By LAWRENCE HURLEY of Greenwire,
Published: January 28, 2011, New York Times, newyorktimes.com
A federal appeals court ruled today that the Department of Energy does not have to remediate two sites on Navajo Nation land that are adjacent to an old uranium mine.
The U.S. Court of Appeals for the District of Columbia ruled (pdf) against the Navajo Nation and the El Paso Natural Gas Co., the successor company to the mine operator, on technical grounds.
Under the 1978 Uranium Mill Tailings Remediation and Control Act, which was enacted to address uranium cleanups, Congress specifically stated that decisions on which sites to remediate were not subject to judicial review.
The mill itself, in Tuba City, Ariz., was one of the properties DOE initially agreed to remediate.
The Navajo Nation only became aware that the two sites nearby were also contaminated in the early 2000s.
In 2003, DOE denied a Navajo request to remediate the sites. In doing so, the government questioned whether the pollution came from the mill.

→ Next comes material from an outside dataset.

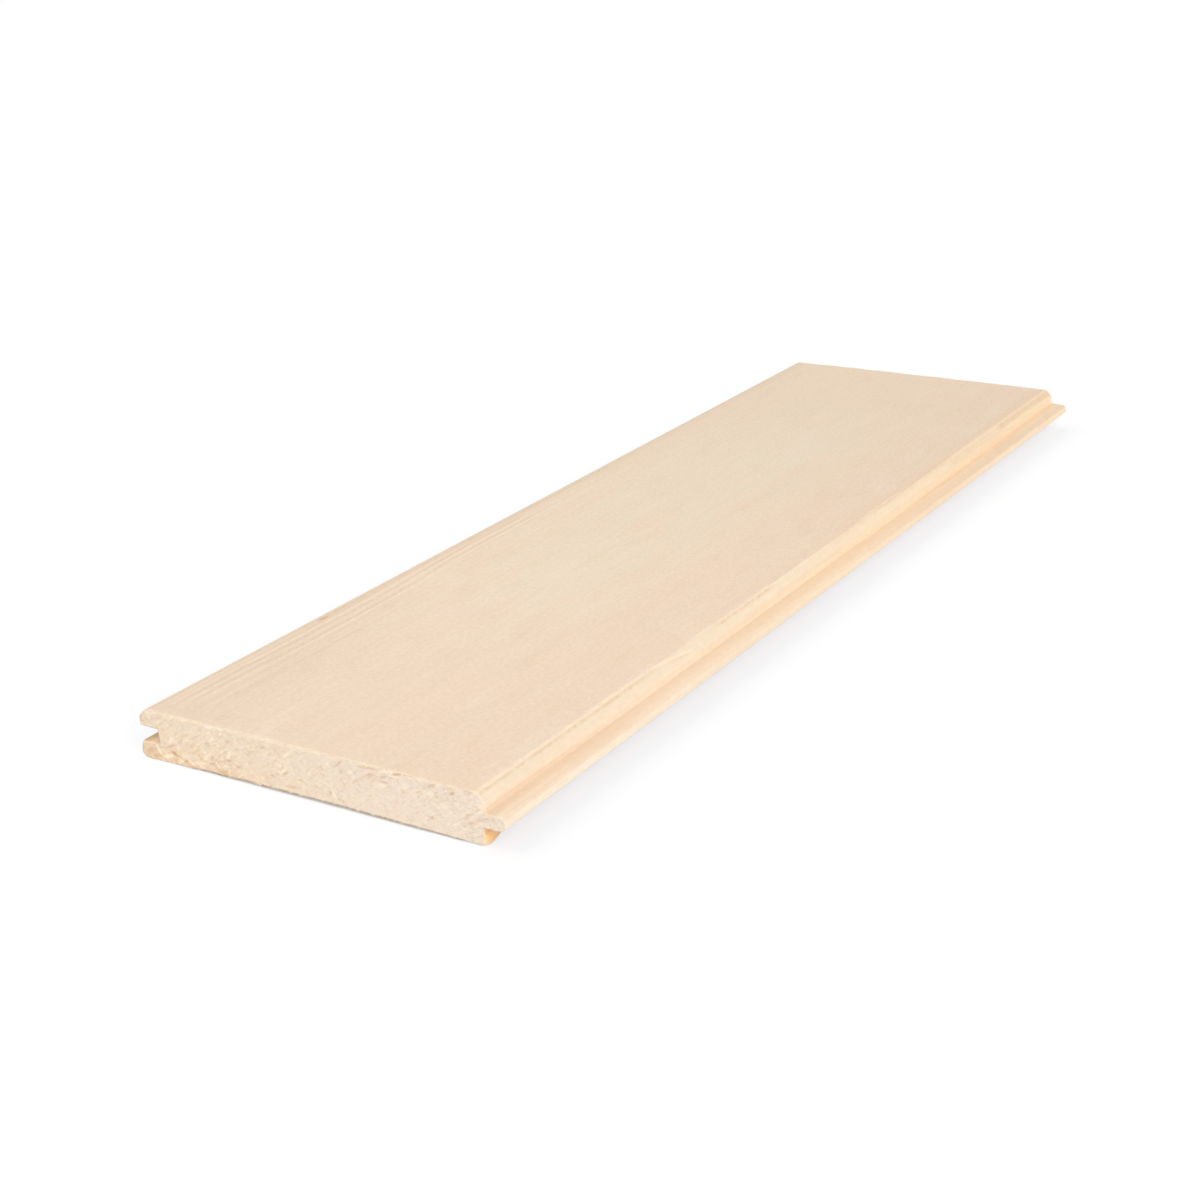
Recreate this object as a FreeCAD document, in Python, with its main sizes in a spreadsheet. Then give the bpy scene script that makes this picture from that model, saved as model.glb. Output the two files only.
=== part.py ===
import FreeCAD, Part
import os
import Sketcher

# A tongue and groove board: one length of solid softwood, planed and moulded on its
# long edges and sawn square at its two ends. Millimetres throughout.
#
# The board lies on its back. X runs across it, from the groove towards the tongue.
# Y runs along the grain. Z points up, out of the face. The origin is the middle of
# the smallest box round the board, on the plane of the back.

SHEET = "Sizes"
NODE = "tongue_groove_board"

# Two points closer than this are the same corner of the section.
NEAR = 0.001

# Each driving size: its name, its value and what it measures.
SIZES = (
    ("board_length", 400.0, "end to end, along the grain"),
    ("board_thickness", 15.0, "back to face"),
    ("cover_width", 115.0, "face lip to face shoulder, the width one laid board covers"),
    ("groove_depth", 6.5, "face lip to the floor of the groove"),
    ("groove_width", 4.7, "between the two walls of the groove"),
    ("face_lip", 5.3, "thickness of the lip between the groove and the face"),
    ("back_lip_lead", 0.4, "how far the back lip stands out past the face lip"),
    ("tip_clearance", 0.5, "nose of the tongue to the floor of the next board's groove"),
    ("face_clearance", 0.1, "top of the tongue to the face wall of that groove"),
    ("back_clearance", 0.6, "underside of the tongue to the back wall of that groove"),
    ("back_shoulder_setback", 0.7, "back shoulder behind the face shoulder"),
    ("face_bevel", 2.3, "leg of the bevel along both edges of the face"),
    ("nose_bevel", 1.1, "leg of the bevels that lead the tongue in"),
    ("mouth_bevel", 0.4, "leg of the bevels at the mouth of the groove"),
    ("root_radius", 0.4, "cutter radius in the corners of the groove and the tongue"),
    ("groove_side_round", 2.0, "rounding of the back's arris on the groove side"),
    ("tongue_side_round", 1.0, "rounding of the back's arris on the tongue side"),
)

doc = FreeCAD.newDocument("TongueGrooveBoard")


def make_sheet():
    sheet = doc.addObject("Spreadsheet::Sheet", SHEET)
    for row, (alias, value, meaning) in enumerate(SIZES, start=1):
        sheet.set(f"A{row}", alias)
        sheet.set(f"B{row}", str(value))
        sheet.set(f"C{row}", meaning)
        sheet.setAlias(f"B{row}", alias)
    doc.recompute()
    return sheet


def cell(alias):
    return f"{SHEET}.{alias}"


# Places across the board, as expressions of the sheet's cells.
TONGUE_LENGTH = f"({cell('groove_depth')} - {cell('tip_clearance')})"
OVERALL_WIDTH = f"({cell('back_lip_lead')} + {cell('cover_width')} + {TONGUE_LENGTH})"
BACK_LIP_X = f"(-{OVERALL_WIDTH} / 2)"
FACE_LIP_X = f"({BACK_LIP_X} + {cell('back_lip_lead')})"
GROOVE_FLOOR_X = f"({FACE_LIP_X} + {cell('groove_depth')})"
FACE_SHOULDER_X = f"({FACE_LIP_X} + {cell('cover_width')})"
BACK_SHOULDER_X = f"({FACE_SHOULDER_X} - {cell('back_shoulder_setback')})"
NOSE_X = f"({OVERALL_WIDTH} / 2)"

# Heights above the back.
BACK_Z = "0"
FACE_Z = cell("board_thickness")
GROOVE_TOP_Z = f"({FACE_Z} - {cell('face_lip')})"
GROOVE_BOTTOM_Z = f"({GROOVE_TOP_Z} - {cell('groove_width')})"
TONGUE_TOP_Z = f"({GROOVE_TOP_Z} - {cell('face_clearance')})"
TONGUE_BOTTOM_Z = f"({GROOVE_BOTTOM_Z} + {cell('back_clearance')})"


def section_sketch(body, name, left, right, bottom, top):
    """A rectangle in the plane of the board's section, each side set by an expression."""
    plane = next(f for f in body.Origin.OriginFeatures if f.Role == "XZ_Plane")
    sketch = body.newObject("Sketcher::SketchObject", name)
    sketch.AttachmentSupport = [(plane, "")]
    sketch.MapMode = "FlatFace"
    sides = {"left": left, "right": right, "bottom": bottom, "top": top}
    at = {side: float(sheet.evalExpression(place)) for side, place in sides.items()}
    low_left = FreeCAD.Vector(at["left"], at["bottom"], 0)
    low_right = FreeCAD.Vector(at["right"], at["bottom"], 0)
    high_right = FreeCAD.Vector(at["right"], at["top"], 0)
    high_left = FreeCAD.Vector(at["left"], at["top"], 0)
    corners = (low_left, low_right, high_right, high_left)
    count = len(corners)
    for i in range(count):
        sketch.addGeometry(Part.LineSegment(corners[i], corners[(i + 1) % count]), False)
    for i in range(count):
        sketch.addConstraint(Sketcher.Constraint("Coincident", i, 2, (i + 1) % count, 1))
        direction = "Horizontal" if i % 2 == 0 else "Vertical"
        sketch.addConstraint(Sketcher.Constraint(direction, i))
    # The start of line 0 is the low left corner, and the start of line 2 the high right.
    for side, line in (("left", 0), ("bottom", 0), ("right", 2), ("top", 2)):
        kind = "DistanceX" if side in ("left", "right") else "DistanceY"
        index = sketch.addConstraint(Sketcher.Constraint(kind, -1, 1, line, 1, at[side]))
        sketch.renameConstraint(index, side)
        sketch.setExpression(f"Constraints.{side}", sides[side])
    return sketch


def run_along_board(feature, sketch):
    """Run a section the whole length of the board, half to each side of its middle."""
    feature.Profile = sketch
    feature.SideType = "Symmetric"
    feature.setExpression("Length", cell("board_length"))
    doc.recompute()


def mill(body, name, left, right, bottom, top):
    """Cut a straight rectangular run out of the board, and check that wood has gone."""
    before = body.Shape.Volume
    sketch = section_sketch(body, f"{name}Section", left, right, bottom, top)
    pocket = body.newObject("PartDesign::Pocket", name)
    run_along_board(pocket, sketch)
    if not body.Shape.Volume < before:
        raise RuntimeError(f"{name} cut nothing")


def ease(body, kind, name, amount, places):
    """Bevel or round the long edges that lie at the given places across the section."""
    spots = [(float(sheet.evalExpression(x)), float(sheet.evalExpression(z))) for x, z in places]
    edges = []
    for number, edge in enumerate(body.Shape.Edges, start=1):
        ends = [vertex.Point for vertex in edge.Vertexes]
        for x, z in spots:
            if all(abs(end.x - x) < NEAR and abs(end.z - z) < NEAR for end in ends):
                edges.append(f"Edge{number}")
    if len(edges) != len(spots):
        raise RuntimeError(f"{name} found {len(edges)} of {len(spots)} edges")
    base = body.Tip
    feature = body.newObject(f"PartDesign::{kind}", name)
    feature.Base = (base, edges)
    feature.setExpression("Radius" if kind == "Fillet" else "Size", cell(amount))
    doc.recompute()


def make_board():
    body = doc.addObject("PartDesign::Body", "Board")
    body.Label = NODE

    # The planed blank, as wide as the board over its tongue.
    blank = section_sketch(body, "BlankSection", BACK_LIP_X, NOSE_X, BACK_Z, FACE_Z)
    run_along_board(body.newObject("PartDesign::Pad", "Blank"), blank)

    # The tongue is what two rebates leave of the edge.
    mill(body, "FaceRebate", FACE_SHOULDER_X, NOSE_X, TONGUE_TOP_Z, FACE_Z)
    mill(body, "BackRebate", BACK_SHOULDER_X, NOSE_X, BACK_Z, TONGUE_BOTTOM_Z)

    # The groove, and the step that brings the face lip behind the back lip.
    mill(body, "Groove", BACK_LIP_X, GROOVE_FLOOR_X, GROOVE_BOTTOM_Z, GROOVE_TOP_Z)
    mill(body, "FaceLip", BACK_LIP_X, FACE_LIP_X, GROOVE_TOP_Z, FACE_Z)

    # The bevels that make a V where two laid boards meet.
    ease(body, "Chamfer", "FaceBevels", "face_bevel",
         [(FACE_LIP_X, FACE_Z), (FACE_SHOULDER_X, FACE_Z)])
    ease(body, "Chamfer", "NoseBevels", "nose_bevel",
         [(NOSE_X, TONGUE_TOP_Z), (NOSE_X, TONGUE_BOTTOM_Z)])
    ease(body, "Chamfer", "MouthBevels", "mouth_bevel",
         [(FACE_LIP_X, GROOVE_TOP_Z), (BACK_LIP_X, GROOVE_BOTTOM_Z)])

    # The cutters' own radius stays in the inner corners.
    ease(body, "Fillet", "Roots", "root_radius",
         [(GROOVE_FLOOR_X, GROOVE_TOP_Z), (GROOVE_FLOOR_X, GROOVE_BOTTOM_Z),
          (FACE_SHOULDER_X, TONGUE_TOP_Z), (BACK_SHOULDER_X, TONGUE_BOTTOM_Z)])

    # The back's two long arrises are rounded over.
    ease(body, "Fillet", "GrooveSideRound", "groove_side_round", [(BACK_LIP_X, BACK_Z)])
    ease(body, "Fillet", "TongueSideRound", "tongue_side_round", [(BACK_SHOULDER_X, BACK_Z)])
    return body


def check_document():
    doc.recompute()
    for item in doc.Objects:
        if "Invalid" in item.State or "Error" in item.State:
            raise RuntimeError(f"{item.Name} failed: {item.State}")


def write_step(body):
    shape = body.Shape
    if shape.isNull() or not shape.isValid() or len(shape.Solids) != 1:
        raise RuntimeError(f"{body.Label} is not one sound solid")
    os.makedirs("parts", exist_ok=True)
    shape.exportStep(os.path.join("parts", f"{body.Label}.step"))
    box = shape.BoundBox
    print(f"{body.Label}: {box.XLength:.2f} x {box.YLength:.2f} x {box.ZLength:.2f} mm")


sheet = make_sheet()
board = make_board()
check_document()
write_step(board)
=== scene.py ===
"""Looks of the tongue and groove board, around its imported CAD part.

The section is worked out in millimetres, as in the part's source, and becomes metres where a mesh is made.
X runs across the board from the groove to the tongue, Y along the grain, Z up out of the face.
"""

import math

import bpy
import numpy as np
from mathutils import Matrix, Vector
from mathutils.geometry import delaunay_2d_cdt


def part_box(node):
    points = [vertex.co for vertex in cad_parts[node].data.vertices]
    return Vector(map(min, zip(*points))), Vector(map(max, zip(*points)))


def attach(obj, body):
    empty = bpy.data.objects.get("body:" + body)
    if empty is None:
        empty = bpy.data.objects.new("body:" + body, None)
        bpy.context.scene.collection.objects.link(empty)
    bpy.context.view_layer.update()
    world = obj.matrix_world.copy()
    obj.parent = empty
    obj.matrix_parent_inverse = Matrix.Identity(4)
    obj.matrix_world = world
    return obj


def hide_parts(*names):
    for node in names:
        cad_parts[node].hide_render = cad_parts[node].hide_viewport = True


NODE = "tongue_groove_board"
BODY = "root"
MM = 0.001

# The part's own sizes, in mm
THICKNESS = 15.0
COVER_WIDTH = 115.0
GROOVE_DEPTH = 6.5
GROOVE_WIDTH = 4.7
FACE_LIP = 5.3
BACK_LIP_LEAD = 0.4
TIP_CLEARANCE = 0.5
FACE_CLEARANCE = 0.1
BACK_CLEARANCE = 0.6
BACK_SHOULDER_SETBACK = 0.7
FACE_BEVEL = 2.3
NOSE_BEVEL = 1.1
MOUTH_BEVEL = 0.4
ROOT_RADIUS = 0.4
GROOVE_SIDE_ROUND = 2.0
# The corner below the tongue is worn a little rounder than the drawn 1 mm
WORN_ROUND = 1.3
# How far a bulge stands out at the foot of the recess below the tongue, near the near end: a shape that stands in for
# the shade and the wood's warm reflected light on the floor there
FOOT_SHADE_BULGE = 1.1

# Cupping of the dry board, seen in the photograph: its edges lie on the floor and its middle is up
CROWN = 0.25
HOLLOW = 0.65
CUP_HALF_WIDTH = 57.0

# The mesh: distances between points, in mm
FACE_PITCH = 0.55
SIDE_PITCH = 0.45
BACK_PITCH = 1.8
ROW_PITCH = 2.6
END_PITCH = 0.42
END_ROWS = (0.0, 0.12, 0.35, 0.8, 1.5, 2.6, 4.2)

# The camera that fits the photograph, in mm and degrees
CAMERA_AT = (321.14, -560.55, 239.66)
CAMERA_AZIMUTH = 32.5307
CAMERA_DOWN = 21.3488
CAMERA_ROLL = 2.4337
FOCAL_PIXELS = 2030.13
IMAGE_PIXELS = 1200
SENSOR = 36.0


def linear(r, g, b):
    """Linear colour of an 8-bit sRGB one."""
    out = []
    for c in (r, g, b):
        c = c / 255.0
        out.append(c / 12.92 if c <= 0.04045 else ((c + 0.055) / 1.055) ** 2.4)
    return (*out, 1.0)


class Lattice:
    """Smooth noise from -1 to 1 on a seeded lattice, one unit apart."""

    SIZE = 32

    def __init__(self, seed):
        self.values = np.random.default_rng(seed).uniform(-1, 1, (self.SIZE,) * 3)

    def __call__(self, x, y=0.0, z=0.0):
        x, y, z = np.broadcast_arrays(*(np.asarray(c, float) for c in (x, y, z)))
        cells = [np.floor(c).astype(int) for c in (x, y, z)]
        parts = [c - i for c, i in zip((x, y, z), cells)]
        parts = [p * p * (3 - 2 * p) for p in parts]
        total = np.zeros(x.shape)
        for i in (0, 1):
            for j in (0, 1):
                for k in (0, 1):
                    weight = np.ones(x.shape)
                    for p, side in zip(parts, (i, j, k)):
                        weight = weight * (p if side else 1 - p)
                    index = tuple((c + s) % self.SIZE for c, s in zip(cells, (i, j, k)))
                    total += weight * self.values[index]
        return total

    def layers(self, x, y=0.0, z=0.0, count=3):
        """Sum of finer and fainter layers."""
        total, strength = 0.0, 1.0
        for n in range(count):
            scale = 2.0**n
            total = total + strength * self(x * scale + 7.3 * n, y * scale, z * scale)
            strength *= 0.5
        return total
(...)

The natural gas company subsequently filed suit in 2007 over concerns it would be left to foot the bill (Greenwire, May 18, 2007).
A judge in the U.S. District Court for the District of Columbia dismissed the suit, saying the court had no jurisdiction.
Writing for a unanimous three-judge panel of the appeals court, Judge David Tatel said that was the correct outcome.
Although courts generally assume that statutes are subject to judicial review, including some instances in which Congress says it is not, the remediation law is clear on the issue, he wrote.
The lawsuit “falls squarely within” the statute’s bar on judicial review, Tatel wrote.